RON ROENICKE: Well, in the beginning when I heard about it I did.

Q. What sense do you make out of it (laughter)?
RON ROENICKE: Sense? (Laughter.)

Q. That's the best answer?
RON ROENICKE: I'll leave it at that (laughter).

Q. But with what he's done with your clubhouse, especially kind of taking not necessarily the spotlight off Ryan and Prince, but they don't always have to step up and be that vocal guy, how much do you think that has helped this team chemistry?
RON ROENICKE: I think it's good. I think it's good when you have a lot of different personalities on your team. They all draw from each other. They don't feel like the spotlight's just on one guy. I think it's really healthy.
It's an awful boring team if you have guys with no personalities. You know as writers it's the same way. You cover a team that's really boring and it's -- you try to create things. So I love the personalities on this club.

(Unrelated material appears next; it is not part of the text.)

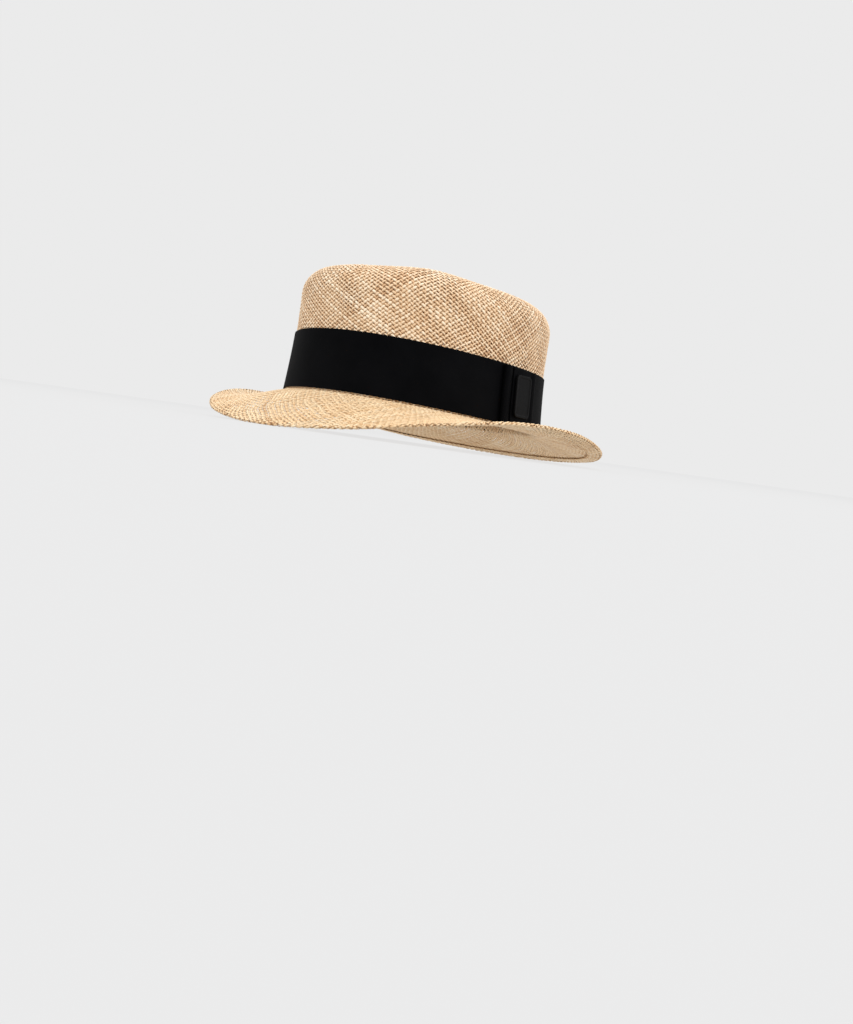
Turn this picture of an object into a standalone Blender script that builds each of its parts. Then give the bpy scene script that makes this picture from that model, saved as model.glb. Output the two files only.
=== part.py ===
"""Woven straw hat with a flat-topped crown, a snapped brim and a black ribbon with a flat bow.

The hat is modelled level, +Z up, with the wearer's front towards -Y and the wearer's left
towards +X. The line where the crown meets the brim (the break) lies at height 0. An azimuth
runs from the front towards the wearer's left. At the end the whole hat is pitched and lifted,
so that it rests on the front and the back of its brim at Z = 0.
"""

import math
from collections import namedtuple

import bmesh
import bpy
import numpy as np
from mathutils import Matrix, Vector

# Overall sizes, in metres
CROWN_LENGTH = 0.2030    # front to back at the break, outside the straw
CROWN_WIDTH = 0.1740     # side to side at the break, outside the straw
CROWN_HEIGHT = 0.0880    # break to the crest of the rim
BRIM_WIDTH = 0.0506      # break to edge in plan, at the front
BRIM_DIP = 0.0267        # how far the front edge falls below the break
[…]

Q. Baseball this time. I was talking to a scout yesterday, and those guys all hang together. And they said everybody turns in the same scouting report on your team, don't let Braun and Fielder beat you. How easy is that to write on paper and how hard is to apply on the field?
RON ROENICKE: It's exactly right. It's easy to say, and you get in situations and it's really difficult to do. You guys know that I don't particularly like walking too many people. I try to, what, a week and a half ago and it backfired again. You make that guy behind that guy you walked, you make him a better hitter. Nobody likes to have somebody walked in front of them to get to them. And if you're a 250 hitter, it may make you a 300 hitter.
But you have a different attitude when people walk to get to your spot. I know it happened to me a couple of times, and it made me a better hitter.

Q. Just because of determination or you take it as a challenge?
RON ROENICKE: You take it as an insult to you. You're walking that guy to get to me. Okay, you want to do that, okay, I'll show you what I can do. And you concentrate better. It's easy to say why don't you have that attitude all the time. It's impossible. You can't have that attitude all the time. But you bear down better when somebody walks somebody in front of you to get to you.